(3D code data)
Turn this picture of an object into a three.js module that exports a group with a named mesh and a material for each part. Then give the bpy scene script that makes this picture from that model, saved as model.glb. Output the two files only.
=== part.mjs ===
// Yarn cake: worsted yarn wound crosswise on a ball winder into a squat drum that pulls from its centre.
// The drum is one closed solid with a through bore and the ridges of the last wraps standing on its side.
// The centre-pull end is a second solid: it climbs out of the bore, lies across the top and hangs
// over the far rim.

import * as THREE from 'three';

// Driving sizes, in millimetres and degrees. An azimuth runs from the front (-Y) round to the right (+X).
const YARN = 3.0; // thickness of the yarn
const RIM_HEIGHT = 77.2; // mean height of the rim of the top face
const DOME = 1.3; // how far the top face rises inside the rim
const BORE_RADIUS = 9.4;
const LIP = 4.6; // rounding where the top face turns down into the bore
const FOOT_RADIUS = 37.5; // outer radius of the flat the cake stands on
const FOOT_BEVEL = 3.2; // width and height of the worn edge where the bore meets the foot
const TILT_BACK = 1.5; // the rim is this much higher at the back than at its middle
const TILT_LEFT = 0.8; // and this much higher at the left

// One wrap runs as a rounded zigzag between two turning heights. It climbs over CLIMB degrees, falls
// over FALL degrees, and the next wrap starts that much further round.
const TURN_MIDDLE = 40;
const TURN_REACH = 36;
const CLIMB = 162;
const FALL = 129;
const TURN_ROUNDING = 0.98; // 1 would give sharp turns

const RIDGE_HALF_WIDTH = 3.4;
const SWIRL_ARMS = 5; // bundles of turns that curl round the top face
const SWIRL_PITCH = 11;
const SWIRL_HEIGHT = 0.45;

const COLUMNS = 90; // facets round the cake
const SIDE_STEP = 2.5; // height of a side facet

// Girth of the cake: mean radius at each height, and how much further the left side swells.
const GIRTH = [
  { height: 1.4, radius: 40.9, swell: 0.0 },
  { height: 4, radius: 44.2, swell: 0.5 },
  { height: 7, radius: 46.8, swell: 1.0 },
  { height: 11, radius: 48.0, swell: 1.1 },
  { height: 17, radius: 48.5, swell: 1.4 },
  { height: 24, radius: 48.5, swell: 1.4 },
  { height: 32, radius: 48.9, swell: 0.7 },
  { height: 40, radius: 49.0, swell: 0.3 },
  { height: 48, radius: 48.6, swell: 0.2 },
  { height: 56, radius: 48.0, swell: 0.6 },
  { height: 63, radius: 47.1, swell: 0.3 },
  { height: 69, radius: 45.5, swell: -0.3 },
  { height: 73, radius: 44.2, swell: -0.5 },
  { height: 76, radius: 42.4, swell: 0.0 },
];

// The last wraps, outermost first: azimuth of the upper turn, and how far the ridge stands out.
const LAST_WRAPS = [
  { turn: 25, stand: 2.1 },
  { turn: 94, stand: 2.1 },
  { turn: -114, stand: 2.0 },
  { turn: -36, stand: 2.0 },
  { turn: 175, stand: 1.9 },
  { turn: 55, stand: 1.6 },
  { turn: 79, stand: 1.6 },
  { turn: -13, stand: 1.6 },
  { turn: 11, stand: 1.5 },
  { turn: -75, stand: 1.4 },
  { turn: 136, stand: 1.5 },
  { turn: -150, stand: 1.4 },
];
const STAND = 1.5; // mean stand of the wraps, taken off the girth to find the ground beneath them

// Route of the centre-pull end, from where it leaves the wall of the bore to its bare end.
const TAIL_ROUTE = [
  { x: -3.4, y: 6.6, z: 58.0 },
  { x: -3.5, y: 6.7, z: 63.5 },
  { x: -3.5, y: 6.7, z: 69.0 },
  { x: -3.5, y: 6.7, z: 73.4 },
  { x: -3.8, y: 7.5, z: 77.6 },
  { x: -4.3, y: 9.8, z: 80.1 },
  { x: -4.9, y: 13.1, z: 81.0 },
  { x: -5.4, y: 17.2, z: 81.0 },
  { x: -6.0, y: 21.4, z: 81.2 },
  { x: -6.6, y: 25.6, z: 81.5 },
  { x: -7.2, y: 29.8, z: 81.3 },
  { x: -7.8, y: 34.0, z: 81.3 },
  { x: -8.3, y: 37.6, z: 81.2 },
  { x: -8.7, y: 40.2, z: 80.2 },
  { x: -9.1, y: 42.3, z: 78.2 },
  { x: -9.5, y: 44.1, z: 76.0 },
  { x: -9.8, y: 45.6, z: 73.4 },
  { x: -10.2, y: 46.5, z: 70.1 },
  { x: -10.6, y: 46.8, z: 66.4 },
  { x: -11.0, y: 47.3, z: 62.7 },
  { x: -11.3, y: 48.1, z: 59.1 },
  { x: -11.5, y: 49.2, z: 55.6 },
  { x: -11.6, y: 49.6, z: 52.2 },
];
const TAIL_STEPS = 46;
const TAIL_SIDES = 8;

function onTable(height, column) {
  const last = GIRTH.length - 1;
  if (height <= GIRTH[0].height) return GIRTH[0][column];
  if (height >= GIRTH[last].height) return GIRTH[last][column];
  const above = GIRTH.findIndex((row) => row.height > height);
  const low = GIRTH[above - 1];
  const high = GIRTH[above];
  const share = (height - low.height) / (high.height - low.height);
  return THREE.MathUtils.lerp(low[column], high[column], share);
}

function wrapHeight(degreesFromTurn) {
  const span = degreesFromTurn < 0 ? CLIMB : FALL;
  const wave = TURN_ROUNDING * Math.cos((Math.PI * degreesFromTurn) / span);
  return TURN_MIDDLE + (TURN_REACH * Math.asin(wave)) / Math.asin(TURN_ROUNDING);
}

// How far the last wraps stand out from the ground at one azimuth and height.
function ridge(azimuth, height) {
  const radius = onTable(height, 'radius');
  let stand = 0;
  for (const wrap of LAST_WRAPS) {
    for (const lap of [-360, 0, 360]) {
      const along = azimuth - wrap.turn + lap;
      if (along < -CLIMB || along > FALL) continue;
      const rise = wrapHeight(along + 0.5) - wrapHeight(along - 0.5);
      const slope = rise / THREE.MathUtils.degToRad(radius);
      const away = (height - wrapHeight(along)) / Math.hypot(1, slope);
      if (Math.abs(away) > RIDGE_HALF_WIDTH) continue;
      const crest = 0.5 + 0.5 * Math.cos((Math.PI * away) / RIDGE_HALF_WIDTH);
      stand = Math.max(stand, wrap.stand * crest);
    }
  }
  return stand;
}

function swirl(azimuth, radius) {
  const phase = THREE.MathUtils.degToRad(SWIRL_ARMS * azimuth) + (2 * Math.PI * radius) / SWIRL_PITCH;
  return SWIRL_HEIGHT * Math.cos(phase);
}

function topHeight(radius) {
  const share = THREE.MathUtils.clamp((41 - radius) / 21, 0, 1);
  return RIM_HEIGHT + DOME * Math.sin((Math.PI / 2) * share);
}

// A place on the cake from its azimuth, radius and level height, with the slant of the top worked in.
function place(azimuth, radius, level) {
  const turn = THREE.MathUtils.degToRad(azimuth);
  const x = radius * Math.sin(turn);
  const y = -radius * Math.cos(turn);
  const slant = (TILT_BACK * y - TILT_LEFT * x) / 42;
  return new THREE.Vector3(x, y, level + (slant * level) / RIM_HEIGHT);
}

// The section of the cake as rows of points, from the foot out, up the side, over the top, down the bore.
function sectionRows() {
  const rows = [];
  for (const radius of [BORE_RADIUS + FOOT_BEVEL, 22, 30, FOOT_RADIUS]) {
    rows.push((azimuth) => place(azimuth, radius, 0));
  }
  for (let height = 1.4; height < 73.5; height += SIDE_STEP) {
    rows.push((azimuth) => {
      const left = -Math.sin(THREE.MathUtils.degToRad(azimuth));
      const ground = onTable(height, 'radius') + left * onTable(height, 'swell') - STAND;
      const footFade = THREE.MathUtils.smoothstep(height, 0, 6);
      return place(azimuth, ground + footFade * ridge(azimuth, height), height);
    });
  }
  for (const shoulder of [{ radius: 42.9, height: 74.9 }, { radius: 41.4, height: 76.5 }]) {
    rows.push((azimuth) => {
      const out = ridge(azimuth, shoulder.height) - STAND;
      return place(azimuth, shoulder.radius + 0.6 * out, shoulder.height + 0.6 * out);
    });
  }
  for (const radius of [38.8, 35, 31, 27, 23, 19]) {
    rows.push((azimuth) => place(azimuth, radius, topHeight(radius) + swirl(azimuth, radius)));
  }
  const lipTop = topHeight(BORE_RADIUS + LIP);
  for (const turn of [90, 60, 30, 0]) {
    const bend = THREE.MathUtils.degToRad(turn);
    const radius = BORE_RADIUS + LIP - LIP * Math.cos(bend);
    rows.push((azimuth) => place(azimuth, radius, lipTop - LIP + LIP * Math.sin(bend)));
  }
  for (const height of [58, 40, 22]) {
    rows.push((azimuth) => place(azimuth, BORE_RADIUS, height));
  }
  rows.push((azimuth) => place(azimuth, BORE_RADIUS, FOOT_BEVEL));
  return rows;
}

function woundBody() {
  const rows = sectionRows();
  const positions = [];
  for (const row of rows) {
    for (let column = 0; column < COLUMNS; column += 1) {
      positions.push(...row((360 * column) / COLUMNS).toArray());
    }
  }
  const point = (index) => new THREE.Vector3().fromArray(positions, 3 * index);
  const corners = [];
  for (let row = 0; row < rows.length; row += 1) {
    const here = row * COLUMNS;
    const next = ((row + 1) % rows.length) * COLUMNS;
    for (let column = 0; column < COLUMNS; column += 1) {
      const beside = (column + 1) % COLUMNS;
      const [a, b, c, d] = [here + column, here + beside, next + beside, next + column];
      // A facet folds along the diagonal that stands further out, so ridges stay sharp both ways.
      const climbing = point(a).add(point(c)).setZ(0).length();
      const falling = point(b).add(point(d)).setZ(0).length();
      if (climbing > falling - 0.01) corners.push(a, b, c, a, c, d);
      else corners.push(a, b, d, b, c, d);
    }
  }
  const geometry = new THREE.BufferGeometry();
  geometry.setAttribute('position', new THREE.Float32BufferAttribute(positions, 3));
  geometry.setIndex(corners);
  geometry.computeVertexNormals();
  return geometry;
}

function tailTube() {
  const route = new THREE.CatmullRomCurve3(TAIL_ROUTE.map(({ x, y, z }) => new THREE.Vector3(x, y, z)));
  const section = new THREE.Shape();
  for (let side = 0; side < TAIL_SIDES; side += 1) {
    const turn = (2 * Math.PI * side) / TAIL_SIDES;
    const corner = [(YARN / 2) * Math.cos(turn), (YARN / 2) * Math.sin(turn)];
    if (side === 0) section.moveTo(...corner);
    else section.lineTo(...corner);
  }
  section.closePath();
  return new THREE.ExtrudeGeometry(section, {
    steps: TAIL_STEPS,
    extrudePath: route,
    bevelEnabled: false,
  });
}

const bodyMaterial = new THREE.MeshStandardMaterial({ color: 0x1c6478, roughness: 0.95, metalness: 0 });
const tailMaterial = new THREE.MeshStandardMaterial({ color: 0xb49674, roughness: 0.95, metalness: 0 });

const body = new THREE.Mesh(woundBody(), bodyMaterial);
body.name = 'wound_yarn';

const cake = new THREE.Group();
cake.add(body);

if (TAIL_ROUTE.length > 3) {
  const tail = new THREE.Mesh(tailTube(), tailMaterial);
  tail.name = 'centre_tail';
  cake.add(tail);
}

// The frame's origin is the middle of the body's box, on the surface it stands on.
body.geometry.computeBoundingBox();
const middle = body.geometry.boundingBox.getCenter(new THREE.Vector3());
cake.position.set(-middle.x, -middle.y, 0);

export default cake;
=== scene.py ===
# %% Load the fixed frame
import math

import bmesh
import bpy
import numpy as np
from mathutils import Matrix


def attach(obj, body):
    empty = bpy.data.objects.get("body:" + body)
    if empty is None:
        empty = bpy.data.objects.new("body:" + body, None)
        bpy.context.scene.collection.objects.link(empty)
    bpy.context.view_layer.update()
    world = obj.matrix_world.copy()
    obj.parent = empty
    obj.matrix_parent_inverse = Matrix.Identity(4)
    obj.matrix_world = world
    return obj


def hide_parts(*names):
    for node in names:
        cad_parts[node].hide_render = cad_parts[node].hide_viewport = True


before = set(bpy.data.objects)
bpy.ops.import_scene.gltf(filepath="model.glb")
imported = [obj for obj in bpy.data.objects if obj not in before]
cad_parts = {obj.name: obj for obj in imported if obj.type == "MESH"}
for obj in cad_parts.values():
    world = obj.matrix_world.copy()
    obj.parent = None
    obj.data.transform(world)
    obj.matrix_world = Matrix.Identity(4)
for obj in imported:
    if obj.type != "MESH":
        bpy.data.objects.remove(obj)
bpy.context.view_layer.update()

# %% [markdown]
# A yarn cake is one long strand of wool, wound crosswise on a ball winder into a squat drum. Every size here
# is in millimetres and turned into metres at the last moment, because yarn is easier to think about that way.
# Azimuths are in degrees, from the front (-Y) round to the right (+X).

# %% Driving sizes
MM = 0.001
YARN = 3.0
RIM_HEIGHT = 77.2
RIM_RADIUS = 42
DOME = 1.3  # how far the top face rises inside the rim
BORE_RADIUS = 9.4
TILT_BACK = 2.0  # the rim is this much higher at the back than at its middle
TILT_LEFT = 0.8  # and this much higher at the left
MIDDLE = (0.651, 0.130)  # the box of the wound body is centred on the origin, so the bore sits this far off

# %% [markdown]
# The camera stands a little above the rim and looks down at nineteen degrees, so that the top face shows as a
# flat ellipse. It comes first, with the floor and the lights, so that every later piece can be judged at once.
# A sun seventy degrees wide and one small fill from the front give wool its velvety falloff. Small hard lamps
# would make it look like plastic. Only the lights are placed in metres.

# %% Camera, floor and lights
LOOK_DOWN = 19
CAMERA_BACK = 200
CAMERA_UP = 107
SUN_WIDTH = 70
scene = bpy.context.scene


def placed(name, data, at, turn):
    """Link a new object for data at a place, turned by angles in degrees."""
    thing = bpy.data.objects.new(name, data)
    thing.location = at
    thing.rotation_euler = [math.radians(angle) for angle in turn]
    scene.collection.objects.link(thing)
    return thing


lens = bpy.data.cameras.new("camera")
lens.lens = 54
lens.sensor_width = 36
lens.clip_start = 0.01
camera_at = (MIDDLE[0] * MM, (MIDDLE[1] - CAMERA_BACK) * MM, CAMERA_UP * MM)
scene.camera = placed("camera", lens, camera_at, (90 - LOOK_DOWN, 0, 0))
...
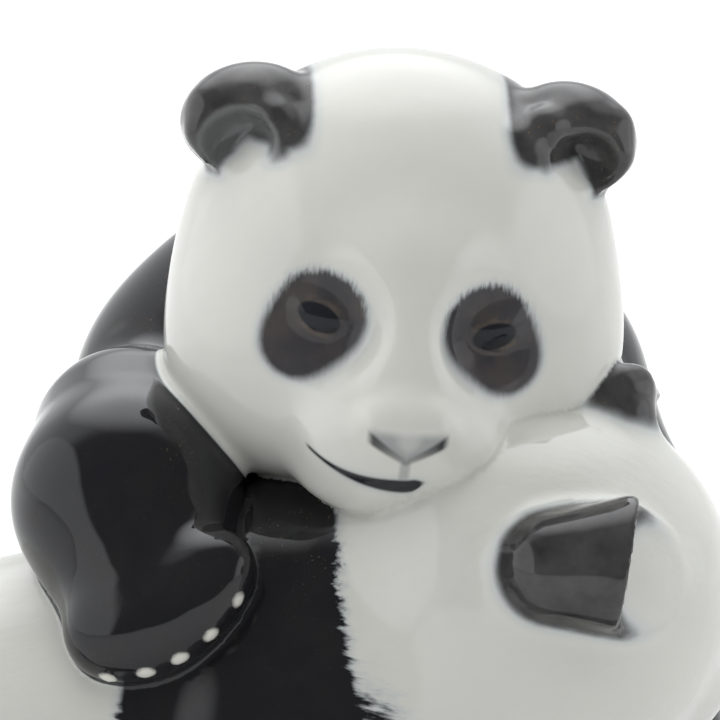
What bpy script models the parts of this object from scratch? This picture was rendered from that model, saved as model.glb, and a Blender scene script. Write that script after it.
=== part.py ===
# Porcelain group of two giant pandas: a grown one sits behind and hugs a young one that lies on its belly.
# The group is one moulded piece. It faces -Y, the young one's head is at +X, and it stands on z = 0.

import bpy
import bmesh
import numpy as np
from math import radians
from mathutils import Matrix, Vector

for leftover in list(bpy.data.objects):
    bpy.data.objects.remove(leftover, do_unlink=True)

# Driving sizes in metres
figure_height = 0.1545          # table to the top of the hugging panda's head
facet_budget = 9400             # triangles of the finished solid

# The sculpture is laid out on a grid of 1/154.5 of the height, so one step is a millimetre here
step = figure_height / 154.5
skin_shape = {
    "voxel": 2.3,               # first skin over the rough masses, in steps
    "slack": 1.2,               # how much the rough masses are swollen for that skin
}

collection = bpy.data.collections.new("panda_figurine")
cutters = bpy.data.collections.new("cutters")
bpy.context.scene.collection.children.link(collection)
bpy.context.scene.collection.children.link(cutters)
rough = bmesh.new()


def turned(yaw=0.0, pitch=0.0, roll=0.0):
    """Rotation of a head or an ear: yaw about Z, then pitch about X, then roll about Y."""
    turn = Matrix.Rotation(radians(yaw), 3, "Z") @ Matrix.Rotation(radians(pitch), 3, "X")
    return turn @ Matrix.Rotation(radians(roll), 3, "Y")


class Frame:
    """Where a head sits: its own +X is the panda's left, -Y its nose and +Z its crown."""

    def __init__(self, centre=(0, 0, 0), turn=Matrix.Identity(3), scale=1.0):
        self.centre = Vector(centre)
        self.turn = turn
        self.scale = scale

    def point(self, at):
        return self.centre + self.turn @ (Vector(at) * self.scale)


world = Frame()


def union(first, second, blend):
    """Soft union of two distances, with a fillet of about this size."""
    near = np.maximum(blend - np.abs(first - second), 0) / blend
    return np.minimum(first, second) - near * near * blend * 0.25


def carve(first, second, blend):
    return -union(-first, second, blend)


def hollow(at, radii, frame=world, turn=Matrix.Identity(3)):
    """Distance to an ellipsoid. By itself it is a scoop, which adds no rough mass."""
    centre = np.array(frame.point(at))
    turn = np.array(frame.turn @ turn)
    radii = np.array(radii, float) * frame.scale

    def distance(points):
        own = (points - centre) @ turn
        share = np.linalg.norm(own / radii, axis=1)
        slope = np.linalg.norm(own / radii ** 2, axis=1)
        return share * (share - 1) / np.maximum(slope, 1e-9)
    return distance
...
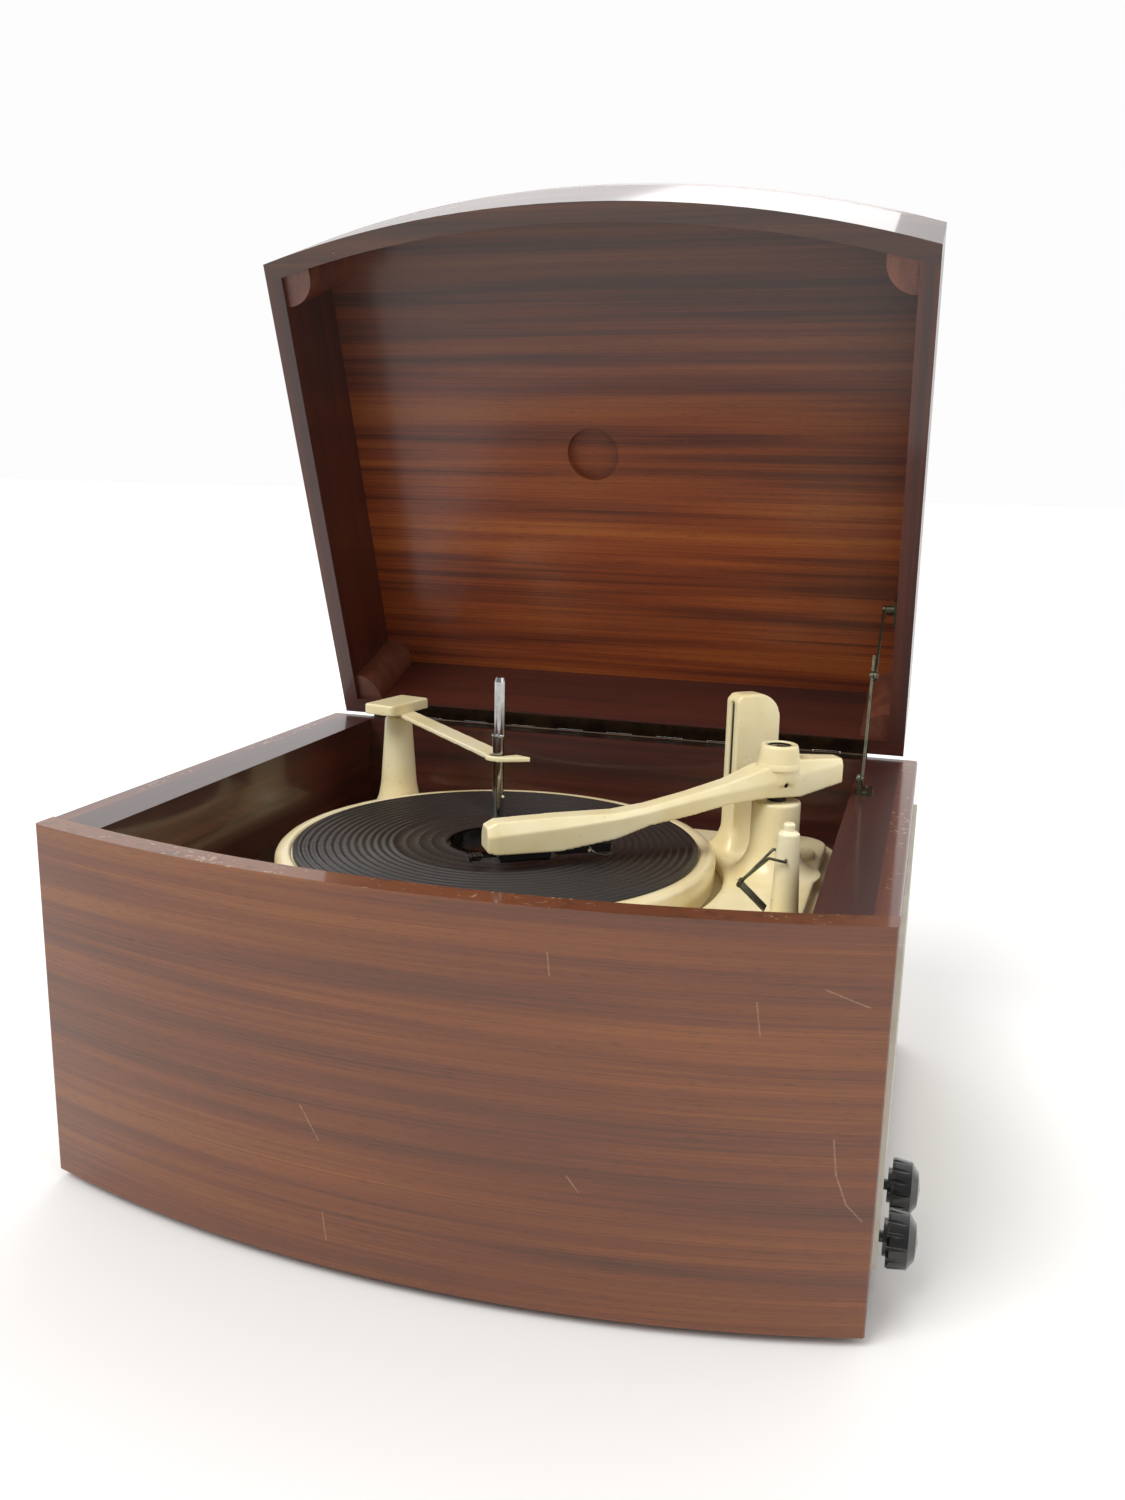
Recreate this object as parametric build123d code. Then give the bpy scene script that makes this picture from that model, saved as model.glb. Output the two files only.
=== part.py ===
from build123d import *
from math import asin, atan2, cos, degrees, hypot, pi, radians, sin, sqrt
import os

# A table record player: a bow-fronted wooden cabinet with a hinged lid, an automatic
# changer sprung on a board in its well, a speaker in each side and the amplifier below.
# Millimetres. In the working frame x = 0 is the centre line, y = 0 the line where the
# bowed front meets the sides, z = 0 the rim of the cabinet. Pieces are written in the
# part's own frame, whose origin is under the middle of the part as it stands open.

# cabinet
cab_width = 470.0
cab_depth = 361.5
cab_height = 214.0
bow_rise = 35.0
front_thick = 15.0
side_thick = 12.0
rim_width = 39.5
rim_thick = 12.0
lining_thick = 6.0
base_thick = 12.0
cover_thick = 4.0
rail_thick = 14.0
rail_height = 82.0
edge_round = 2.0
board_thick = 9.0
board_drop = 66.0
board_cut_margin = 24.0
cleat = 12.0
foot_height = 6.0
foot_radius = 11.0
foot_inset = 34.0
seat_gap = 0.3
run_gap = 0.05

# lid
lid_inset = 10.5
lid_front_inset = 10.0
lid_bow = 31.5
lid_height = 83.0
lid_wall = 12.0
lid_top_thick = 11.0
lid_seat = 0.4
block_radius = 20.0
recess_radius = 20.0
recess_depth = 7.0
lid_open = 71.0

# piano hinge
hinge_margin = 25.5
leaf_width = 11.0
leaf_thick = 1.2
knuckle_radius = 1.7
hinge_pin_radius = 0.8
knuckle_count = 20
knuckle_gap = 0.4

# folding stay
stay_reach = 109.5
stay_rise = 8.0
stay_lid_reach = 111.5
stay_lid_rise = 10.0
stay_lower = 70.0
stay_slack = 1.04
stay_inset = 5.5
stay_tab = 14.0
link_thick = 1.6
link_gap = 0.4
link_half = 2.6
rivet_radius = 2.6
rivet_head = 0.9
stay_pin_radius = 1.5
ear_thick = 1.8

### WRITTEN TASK
Repeat, character for character, the lines of the material above from the line with "if (TAIL_ROUTE.length >" through the line with "if empty is".

### ANSWER FOR THIS EXERCISE
if (TAIL_ROUTE.length > 3) {
  const tail = new THREE.Mesh(tailTube(), tailMaterial);
  tail.name = 'centre_tail';
  cake.add(tail);
}

// The frame's origin is the middle of the body's box, on the surface it stands on.
body.geometry.computeBoundingBox();
const middle = body.geometry.boundingBox.getCenter(new THREE.Vector3());
cake.position.set(-middle.x, -middle.y, 0);

export default cake;
=== scene.py ===
# %% Load the fixed frame
import math

import bmesh
import bpy
import numpy as np
from mathutils import Matrix


def attach(obj, body):
    empty = bpy.data.objects.get("body:" + body)
    if empty is None:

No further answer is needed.